アメリカの格付け機関であるフィッチ・レーティングスは、新型コロナウイルスによって、歳入の減少、および国債の増加を理由とし、パナマの信用格付をBBBからBBB-にした。フィッチ・レーティングスは、政府の措置は、2021年以降、経済復興につながるかどうかについて疑問があると指摘している。
  

IV.外交

1) 違法麻薬取引に関して米国との協力

 パナマと米国は、違法麻薬取引を防ぐ措置を強化することを明らかにした。2020年12月に、パナマ政府は、米国政府が必要な訓練、および装備を提案する海事航空作戦地域センター(Centro Regional de Operaciones, CROAN)で共同活動を行うこととなったと発表した。そして、海事共同隊(Fuerza Maritima Conjunta)も設立されたことが判明した。協定のもとでは、パナマ政府が両機関を管理し、米国がサポート役を担うとされている。

 しかし、米国との協力協定は、新たな基地を設立することになるので、パナマ運河の返還を決めた、1977年のトリホス・カーター条約を違反するという声もある。トリホス・カーター条約の下では、パナマにおける防衛、軍隊、および軍基地の管理はパナマ政府に限定されていると規定されている。これに対して、パナマ政府が、CROANは軍基地に当たらず、米国軍の兵士もいないと発表した。

2) 租税回避地のブラックリストに追加
 EUがパナマを租税回避地のブラックリストへの追加を取り消さないことが2月22日に判明した。2020年2月上旬にはブラックリストの検討を発表し、5月上旬に決定し、2021年10月にブラックリストの更新がなされる予定である。パナマ政府が、2016年以降、脱税を防ぐため国内法を国際基準に合わせ、121か国と税務情報交換協定を結んだため、ブラックリストからの取り消しを予見した。
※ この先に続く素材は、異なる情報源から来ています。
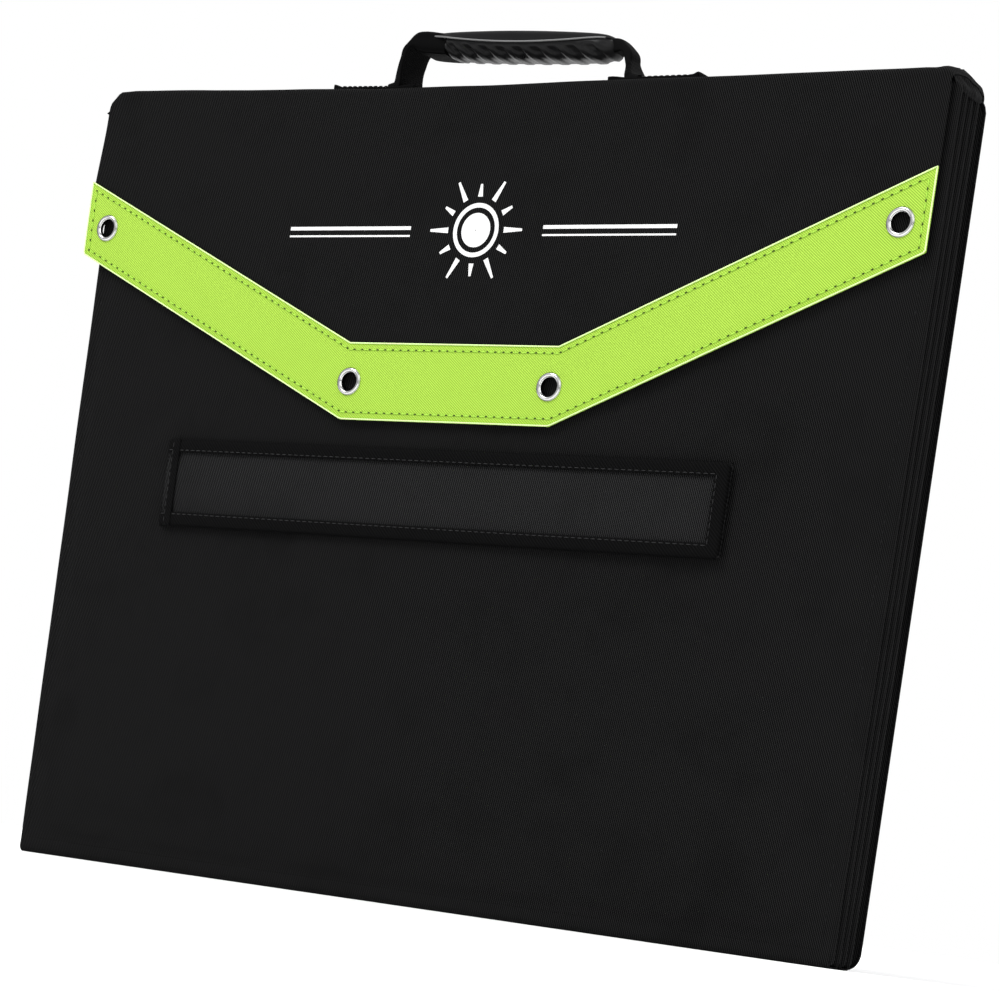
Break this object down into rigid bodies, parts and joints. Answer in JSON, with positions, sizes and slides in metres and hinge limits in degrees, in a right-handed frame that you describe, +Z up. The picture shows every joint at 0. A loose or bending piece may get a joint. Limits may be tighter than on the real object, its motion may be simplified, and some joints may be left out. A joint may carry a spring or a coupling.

経済財政省の取材に対して、経済協力開発機構 (OECD)のPascal Saint-Amans租税センター局長は、パナマの協力を認め、ブラックリストへの追加は一時的であると確信していると述べた。

3) パナマーベネズエラ関係
パナマ政府が、2月4日をもって、グアイド氏に任命されたファビイ・ラザヴァラセ氏の大使としての信任状を認めないと発表した。ラザヴァラセ氏は、2019年3月にバレーラ政権に信任状を提出し、駐パナマ大使として就任した。パナマ政府は、ベネズエラ総選挙を批判する米州機構の決議を支持し、2020年12月の選挙結果を承認していないが、与党PRDの一部の幹部は、マドゥロ大統領と面会し、SNSで選挙の実施を認めたうえ、結果を承認した。

1. 接種計画の内容については、連載パナマ・レポート⑧を参照。
2. パナマ国債の傾向について、連載パナマ・レポート⑤を参照。